I was watching House as in Dr. House on Tv and his patient has some inability to digest meat he gave it a name but I didn't hear it properly but then they referred to it as OTD I was wondering what that stood for.
I eat every kind of meat I was given as a kid but then when I was about 11 or 12 I eat a casserole my sister made and spent the night in damn terrible pain. It was like I was trying to digest broken glass, I was white/green in the face from the pain. I thought it was a bad meat, but then it happened again and again. So I stopped eating meat at my sister's house. Ah but then I had a hamburger at a hamburger joint and it happened again.

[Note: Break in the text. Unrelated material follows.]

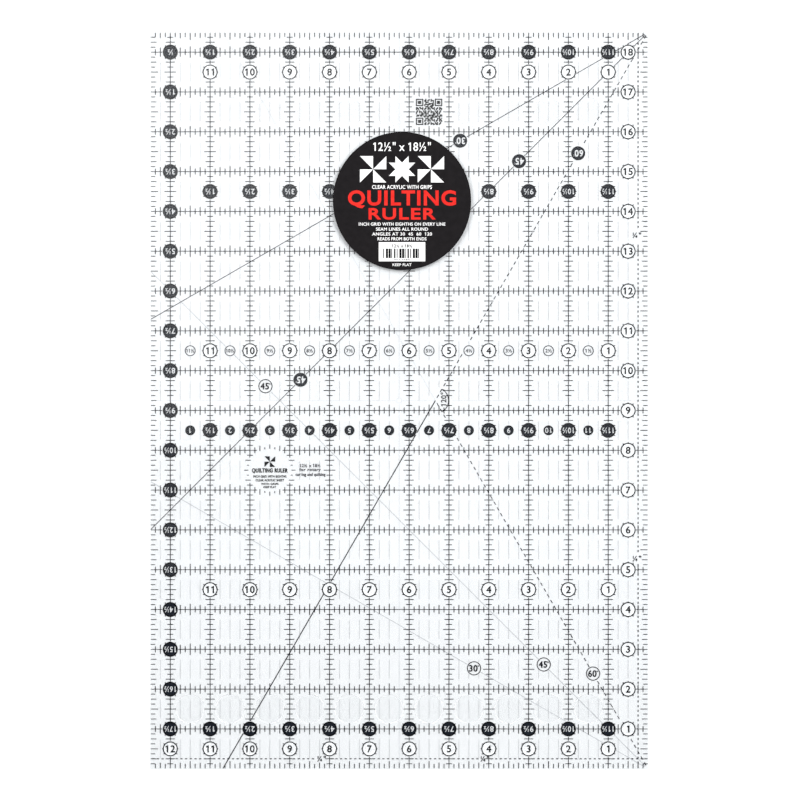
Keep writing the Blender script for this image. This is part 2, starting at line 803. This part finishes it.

I stopped eating red meat after that but then it happened with pork so after that I never eat meat again. Don't miss it in the least now in fact I wonder how I ever eat it. I do have a number of allergies to unusual things.
on March 13, 2011
at 11:46 PM
A friend of mine recently developed an allergy to red meat as a result of antibodies produced in response to a tick bite. This article discusses this phenomenon:
I would be seriously depressed if I developed this! And I work out in the woods some, so there's a distant chance I could get it.
on February 15, 2017
at 01:05 AM
People can be allergic to red meat. Pork is a red meat so if they eat pork then it is probably a diet choice and not an allergy.
on March 14, 2011
at 01:03 AM
I have a friend who has an identified allergy to MAMMALIAN protein, so this would include beef, lamb, rabbit, etc. She still can consume fowl, fish, and shellfish protein. http://www.ncbi.nlm.nih.gov/pubmed/10640909
(This may also speak to the igE issue an earlier post spoke to.)
I have another friend who appears to be allergic to almost every synthesized antibiotic created by modern pharma. Sometimes it feels like people are conflating their allergic issues until you see them having serum sickness rashes.
I think this fully speaks to the Paleo concept of "observe what makes you feel better or worse and adjust accordingly."